At the entrance to the gym a desk had been set up, and two men in white shirts were sitting behind it. Behind them were rows of long tables with green-and-white chessboards. The room was full of people talking and a few playing; most of them were young men or boys. Beth saw one woman and no colored people. Pinned to the desk near the man on the left was a sign that read ENTRY FEES HERE. Beth walked up to him with her five dollars.
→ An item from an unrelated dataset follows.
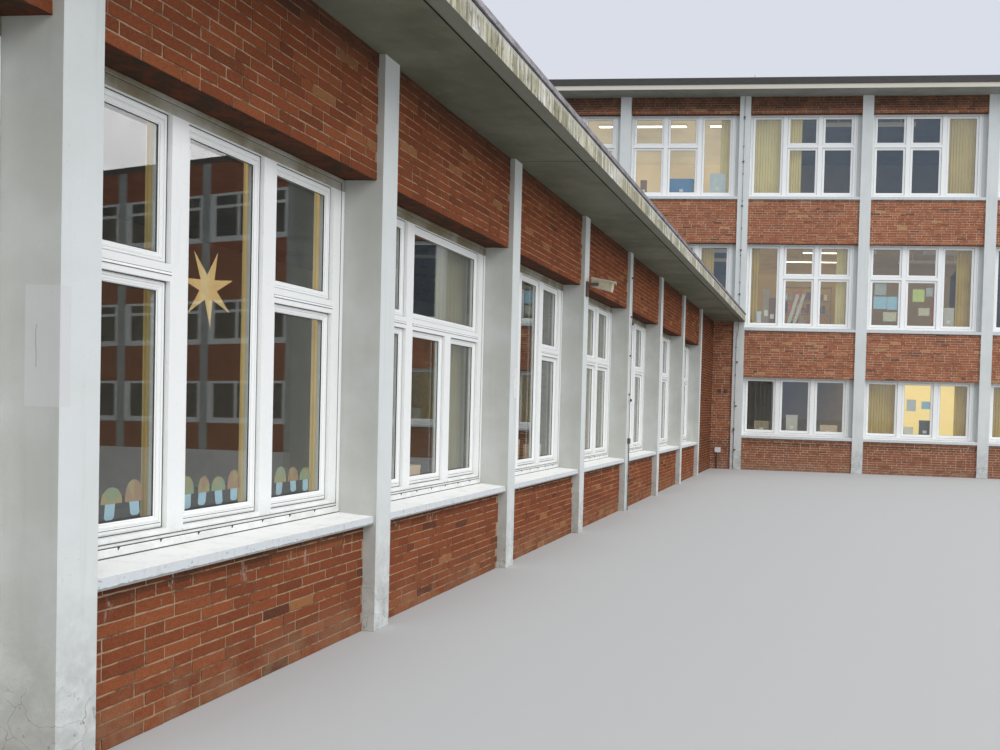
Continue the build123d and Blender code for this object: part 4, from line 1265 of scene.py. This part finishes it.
def reflectedWall():
    # the block's further bays, past the photograph's edge, as a card that only the panes reflect
    f = Finish("reflectedBays", Roughness=0.85)
    # the rows draw together with distance, as the wall runs away from the panes
    near = bayStart(3) + 4
    up = f.z / (1 - (f.x - near) * furtherBays["shrink"])
    bay = blockBay * furtherBays["bay"]
    along = f.maths("MODULO", f.x - near + 10 * bay, bay)
    red, brown = toned(blockGain, "red", "brown")
    colour = f.mix(f.noise(3, 4, 0.6), red, brown)
    for low, high, split in furtherBays["rows"]:
        colour = f.mix(f.within(up, low, high), colour, furtherBays["frame"])
        for left, right in furtherBays["panes"]:
            light = f.within(up, low + 0.08, split - 0.04) + f.within(up, split + 0.04, high - 0.07)
            pane = f.within(along, left, right) * light
            dark = f.mix(f.noise(1.7, 3, 0.6, seed=4), furtherBays["dark"], furtherBays["room"])
            colour = f.mix(pane * f.within(up, low + 0.08, high - 0.07), colour, dark)
        colour = f.mix(f.within(up, low - 0.07, low), colour, furtherBays["sill"])
    f.feed("Base Color", f.coats(
        colour, (along > bay - furtherBays["pier"], tuple(0.6 * c for c in paintedPier["cloud"])),
        (up > furtherBays["eave"], furtherBays["roof"])))
    left, right, y = blockRight, blockRight + furtherBays["count"] * blockBay, blockFace + 0.02
    tops = [furtherBays["top"] * (1 - (x - near) * furtherBays["shrink"]) for x in (left, right)]
    corners = [(left, y, 0), (right, y, 0), (right, y, tops[1]), (left, y, tops[0])]
    bays = flatPanel("reflectedBays", corners, f.material)
    # and the bright sky over them, which clouds a little
    strength = brightSky["strength"]
    f = Finish("reflectedSky", Base_Color=(0, 0, 0, 1), Roughness=1.0, Emission_Strength=strength)
    f.feed("Emission Color", f.mix(f.noise(0.05, 3), brightSky["pink"], brightSky["grey"]))
    right, top, y = left + brightSky["reach"], brightSky["top"], y + 1
    corners = [(left, y, 0), (right, y, 0), (right, y, top), (left, y, top)]
    sky = flatPanel("reflectedSky", corners, f.material)
    for card in (bays, sky):
        card.visible_camera = False
        card.visible_diffuse = False
        card.visible_shadow = False


studio = {
    "floor": (0.46, 0.46, 0.45), "floor reach": 150, "floor drop": 0.002, "sky": (0.7, 0.73, 0.81),
    "sky strength": 1.0, "sun": 2.6, "spread": 75, "sun direction": (-1.0, 0.7, -1.3)}


def makeStudio():
    f = Finish("paleFloor", Roughness=0.9, Specular_IOR_Level=0.1)
    f.feed("Base Color", f.mix(f.noise(0.05, 2), studio["floor"], tuple(0.97 * c for c in studio["floor"])))
    reach = studio["floor reach"]
    corners = [(-reach, -reach, 0), (reach, -reach, 0), (reach, reach, 0), (-reach, reach, 0)]
    flatPanel("studioFloor", corners, f.material).location.z = -studio["floor drop"]
    world = bpy.context.scene.world or bpy.data.worlds.new("studio")
    bpy.context.scene.world = world
    world.use_nodes = True
    back = world.node_tree.nodes["Background"]
    back.inputs["Color"].default_value = (*studio["sky"], 1)
    back.inputs["Strength"].default_value = studio["sky strength"]
    lamp = bpy.data.lights.new("softSun", "SUN")
    lamp.energy = studio["sun"]
    lamp.angle = math.radians(studio["spread"])
    sun = bpy.data.objects.new("softSun", lamp)
    sun.rotation_euler = Vector(studio["sun direction"]).to_track_quat("-Z", "Y").to_euler()
    bpy.context.scene.collection.objects.link(sun)
    bpy.context.scene.view_settings.view_transform = "Standard"


makeCamera()
makeStudio()
reflectedWall()
print("studio ready; triangles:", sum(triangles.values()), "most:", max(triangles.values()))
“Do you have a clock?” the man asked.
“No.”
“We have a clock-sharing system,” he said. “If your opponent doesn’t have one, come back to the desk. Play starts in twenty minutes. What’s your rating?”
“I don’t have a rating.”
“Have you ever played in a tournament before?”
“No.”
The man pointed to Beth’s money. “Are you sure you want to do this?”
“I’m sure.”
“We don’t have a woman’s section,” he said.
She just stared at him.
“I’ll put you in Beginners,” he said.
“No,” Beth said, “I’m not a beginner.”
The other young man had been watching them. “If you’re an unrated player, you go in Beginners with the people under sixteen hundred,” he said.
Beth had paid little attention to ratings in Chess Review , but she knew that masters had at least 2200. “What’s the prize for Beginners?” she said.
“Twenty.”
“What about the other section?”
“First prize in the Open is one hundred.”
“Is it against any rule for me to be in the Open?”
He shook his head. “Not a rule, exactly, but—”
“Then put me in it.” Beth held out the bills.
The man shrugged and gave Beth a card to fill out. “There are three guys out there with ratings over eighteen hundred. Beltik may show up, and he’s the state champion. They’ll eat you alive.”
She took a ball-point pen and began filling in the card with her name and address. Where a blank said “Rating” she put a large zero. She handed the card back.